All of the material below is to be returned exactly.

» DATA SECTION:
※ ※ ※
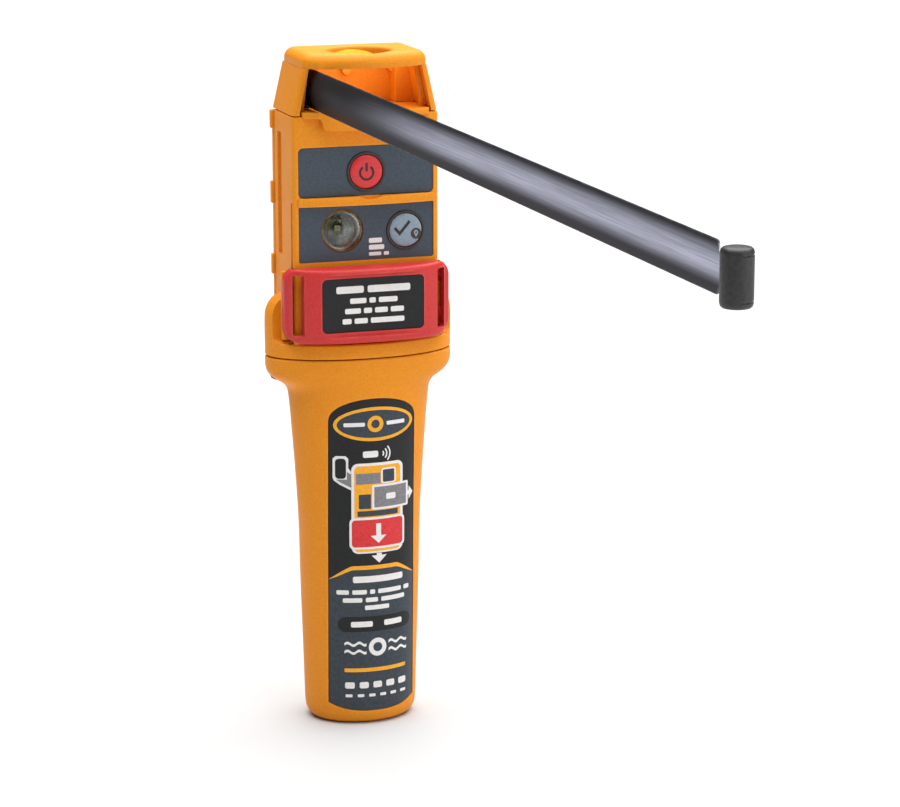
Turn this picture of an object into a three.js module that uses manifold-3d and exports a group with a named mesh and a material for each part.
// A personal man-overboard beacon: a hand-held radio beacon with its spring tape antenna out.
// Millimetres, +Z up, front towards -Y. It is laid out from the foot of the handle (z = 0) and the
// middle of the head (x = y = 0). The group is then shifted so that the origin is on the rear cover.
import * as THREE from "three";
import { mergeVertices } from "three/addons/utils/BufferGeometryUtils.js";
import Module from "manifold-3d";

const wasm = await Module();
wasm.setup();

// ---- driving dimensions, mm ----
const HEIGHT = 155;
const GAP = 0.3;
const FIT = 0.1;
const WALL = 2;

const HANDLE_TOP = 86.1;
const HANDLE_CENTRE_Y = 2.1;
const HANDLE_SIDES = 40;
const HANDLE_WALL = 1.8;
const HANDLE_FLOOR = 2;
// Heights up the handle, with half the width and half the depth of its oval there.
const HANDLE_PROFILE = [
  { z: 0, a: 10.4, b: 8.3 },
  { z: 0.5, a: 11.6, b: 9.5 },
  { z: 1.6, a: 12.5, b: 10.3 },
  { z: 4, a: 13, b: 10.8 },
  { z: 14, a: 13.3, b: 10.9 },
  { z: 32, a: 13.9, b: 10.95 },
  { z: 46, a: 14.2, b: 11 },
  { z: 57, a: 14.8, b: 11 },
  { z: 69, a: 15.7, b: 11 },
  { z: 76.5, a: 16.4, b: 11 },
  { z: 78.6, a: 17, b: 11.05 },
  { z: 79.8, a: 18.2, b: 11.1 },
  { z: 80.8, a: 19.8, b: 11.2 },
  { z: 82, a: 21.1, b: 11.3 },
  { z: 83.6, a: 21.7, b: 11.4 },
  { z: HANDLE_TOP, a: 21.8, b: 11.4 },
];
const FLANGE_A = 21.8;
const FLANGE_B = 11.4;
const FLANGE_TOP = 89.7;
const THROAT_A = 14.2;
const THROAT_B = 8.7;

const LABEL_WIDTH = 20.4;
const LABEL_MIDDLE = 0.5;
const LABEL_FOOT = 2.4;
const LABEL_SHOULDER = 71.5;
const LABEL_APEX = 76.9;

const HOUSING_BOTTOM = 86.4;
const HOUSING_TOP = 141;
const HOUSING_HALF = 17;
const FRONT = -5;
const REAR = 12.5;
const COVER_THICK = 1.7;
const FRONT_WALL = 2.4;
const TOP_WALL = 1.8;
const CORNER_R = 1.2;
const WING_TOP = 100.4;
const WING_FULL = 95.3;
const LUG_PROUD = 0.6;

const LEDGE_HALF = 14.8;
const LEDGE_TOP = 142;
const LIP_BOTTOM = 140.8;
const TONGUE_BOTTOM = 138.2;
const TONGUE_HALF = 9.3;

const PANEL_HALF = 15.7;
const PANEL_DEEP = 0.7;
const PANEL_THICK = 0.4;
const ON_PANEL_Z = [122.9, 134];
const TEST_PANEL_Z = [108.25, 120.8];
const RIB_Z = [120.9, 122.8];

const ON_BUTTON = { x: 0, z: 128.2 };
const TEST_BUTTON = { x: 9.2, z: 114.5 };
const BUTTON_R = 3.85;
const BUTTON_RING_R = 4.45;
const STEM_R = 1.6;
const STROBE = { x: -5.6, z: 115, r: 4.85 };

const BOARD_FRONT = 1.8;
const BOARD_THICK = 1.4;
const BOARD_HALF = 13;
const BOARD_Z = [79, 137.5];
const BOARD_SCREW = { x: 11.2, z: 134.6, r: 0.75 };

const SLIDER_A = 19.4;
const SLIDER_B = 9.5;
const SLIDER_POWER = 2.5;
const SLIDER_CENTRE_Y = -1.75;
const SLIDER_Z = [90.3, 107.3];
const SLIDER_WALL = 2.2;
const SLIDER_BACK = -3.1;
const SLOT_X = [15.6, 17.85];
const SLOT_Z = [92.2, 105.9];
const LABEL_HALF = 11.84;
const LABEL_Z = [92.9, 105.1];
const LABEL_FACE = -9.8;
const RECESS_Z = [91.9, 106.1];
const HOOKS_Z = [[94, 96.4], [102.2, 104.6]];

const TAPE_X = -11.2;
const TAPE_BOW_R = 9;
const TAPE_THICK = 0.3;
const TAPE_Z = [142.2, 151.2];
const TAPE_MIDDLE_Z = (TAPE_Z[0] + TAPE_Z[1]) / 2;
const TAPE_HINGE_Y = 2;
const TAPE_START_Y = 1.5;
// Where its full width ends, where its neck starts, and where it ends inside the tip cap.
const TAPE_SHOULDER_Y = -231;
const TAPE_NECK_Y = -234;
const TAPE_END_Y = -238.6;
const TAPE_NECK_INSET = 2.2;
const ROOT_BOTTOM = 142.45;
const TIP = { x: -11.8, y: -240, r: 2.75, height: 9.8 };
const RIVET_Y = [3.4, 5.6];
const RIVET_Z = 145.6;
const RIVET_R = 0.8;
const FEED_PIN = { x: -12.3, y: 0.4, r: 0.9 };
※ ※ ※
» RESPONSE FOR THIS EXERCISE:
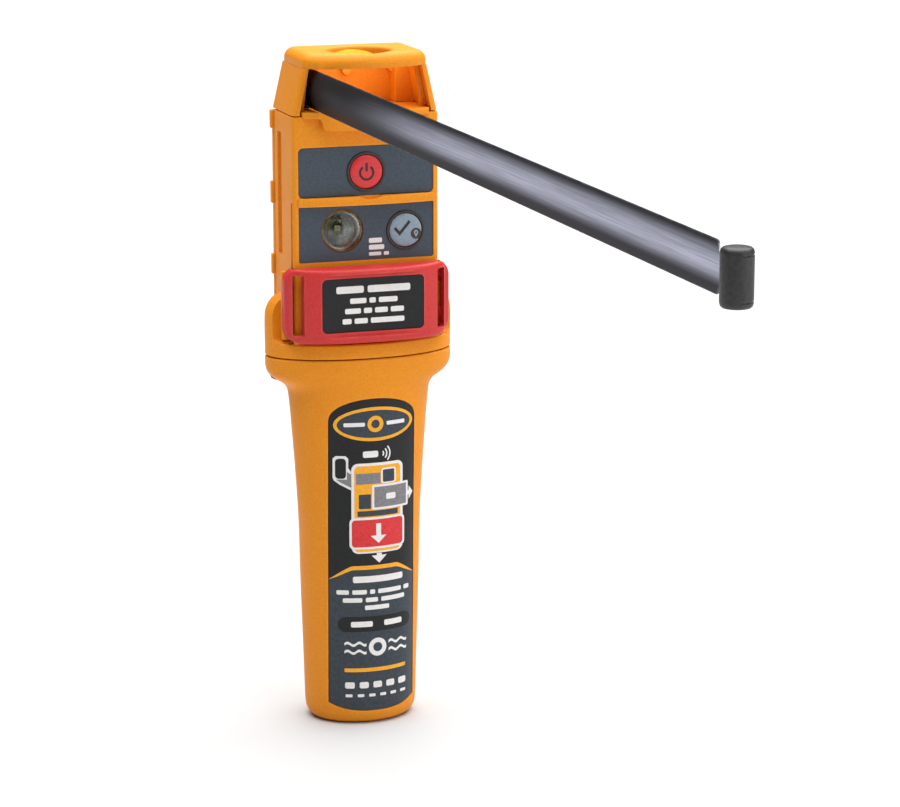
Turn this picture of an object into a three.js module that uses manifold-3d and exports a group with a named mesh and a material for each part.
// A personal man-overboard beacon: a hand-held radio beacon with its spring tape antenna out.
// Millimetres, +Z up, front towards -Y. It is laid out from the foot of the handle (z = 0) and the
// middle of the head (x = y = 0). The group is then shifted so that the origin is on the rear cover.
import * as THREE from "three";
import { mergeVertices } from "three/addons/utils/BufferGeometryUtils.js";
import Module from "manifold-3d";

const wasm = await Module();
wasm.setup();

// ---- driving dimensions, mm ----
const HEIGHT = 155;
const GAP = 0.3;
const FIT = 0.1;
const WALL = 2;

const HANDLE_TOP = 86.1;
const HANDLE_CENTRE_Y = 2.1;
const HANDLE_SIDES = 40;
const HANDLE_WALL = 1.8;
const HANDLE_FLOOR = 2;
// Heights up the handle, with half the width and half the depth of its oval there.
const HANDLE_PROFILE = [
  { z: 0, a: 10.4, b: 8.3 },
  { z: 0.5, a: 11.6, b: 9.5 },
  { z: 1.6, a: 12.5, b: 10.3 },
  { z: 4, a: 13, b: 10.8 },
  { z: 14, a: 13.3, b: 10.9 },
  { z: 32, a: 13.9, b: 10.95 },
  { z: 46, a: 14.2, b: 11 },
  { z: 57, a: 14.8, b: 11 },
  { z: 69, a: 15.7, b: 11 },
  { z: 76.5, a: 16.4, b: 11 },
  { z: 78.6, a: 17, b: 11.05 },
  { z: 79.8, a: 18.2, b: 11.1 },
  { z: 80.8, a: 19.8, b: 11.2 },
  { z: 82, a: 21.1, b: 11.3 },
  { z: 83.6, a: 21.7, b: 11.4 },
  { z: HANDLE_TOP, a: 21.8, b: 11.4 },
];
const FLANGE_A = 21.8;
const FLANGE_B = 11.4;
const FLANGE_TOP = 89.7;
const THROAT_A = 14.2;
const THROAT_B = 8.7;

const LABEL_WIDTH = 20.4;
const LABEL_MIDDLE = 0.5;
const LABEL_FOOT = 2.4;
const LABEL_SHOULDER = 71.5;
const LABEL_APEX = 76.9;

const HOUSING_BOTTOM = 86.4;
const HOUSING_TOP = 141;
const HOUSING_HALF = 17;
const FRONT = -5;
const REAR = 12.5;
const COVER_THICK = 1.7;
const FRONT_WALL = 2.4;
const TOP_WALL = 1.8;
const CORNER_R = 1.2;
const WING_TOP = 100.4;
const WING_FULL = 95.3;
const LUG_PROUD = 0.6;

const LEDGE_HALF = 14.8;
const LEDGE_TOP = 142;
const LIP_BOTTOM = 140.8;
const TONGUE_BOTTOM = 138.2;
const TONGUE_HALF = 9.3;

const PANEL_HALF = 15.7;
const PANEL_DEEP = 0.7;
const PANEL_THICK = 0.4;
const ON_PANEL_Z = [122.9, 134];
const TEST_PANEL_Z = [108.25, 120.8];
const RIB_Z = [120.9, 122.8];

const ON_BUTTON = { x: 0, z: 128.2 };
const TEST_BUTTON = { x: 9.2, z: 114.5 };
const BUTTON_R = 3.85;
const BUTTON_RING_R = 4.45;
const STEM_R = 1.6;
const STROBE = { x: -5.6, z: 115, r: 4.85 };

const BOARD_FRONT = 1.8;
const BOARD_THICK = 1.4;
const BOARD_HALF = 13;
const BOARD_Z = [79, 137.5];
const BOARD_SCREW = { x: 11.2, z: 134.6, r: 0.75 };

const SLIDER_A = 19.4;
const SLIDER_B = 9.5;
const SLIDER_POWER = 2.5;
const SLIDER_CENTRE_Y = -1.75;
const SLIDER_Z = [90.3, 107.3];
const SLIDER_WALL = 2.2;
const SLIDER_BACK = -3.1;
const SLOT_X = [15.6, 17.85];
const SLOT_Z = [92.2, 105.9];
const LABEL_HALF = 11.84;
const LABEL_Z = [92.9, 105.1];
const LABEL_FACE = -9.8;
const RECESS_Z = [91.9, 106.1];
const HOOKS_Z = [[94, 96.4], [102.2, 104.6]];

const TAPE_X = -11.2;
const TAPE_BOW_R = 9;
const TAPE_THICK = 0.3;
const TAPE_Z = [142.2, 151.2];
const TAPE_MIDDLE_Z = (TAPE_Z[0] + TAPE_Z[1]) / 2;
const TAPE_HINGE_Y = 2;
const TAPE_START_Y = 1.5;
// Where its full width ends, where its neck starts, and where it ends inside the tip cap.
const TAPE_SHOULDER_Y = -231;
const TAPE_NECK_Y = -234;
const TAPE_END_Y = -238.6;
const TAPE_NECK_INSET = 2.2;
const ROOT_BOTTOM = 142.45;
const TIP = { x: -11.8, y: -240, r: 2.75, height: 9.8 };
const RIVET_Y = [3.4, 5.6];
const RIVET_Z = 145.6;
const RIVET_R = 0.8;
const FEED_PIN = { x: -12.3, y: 0.4, r: 0.9 };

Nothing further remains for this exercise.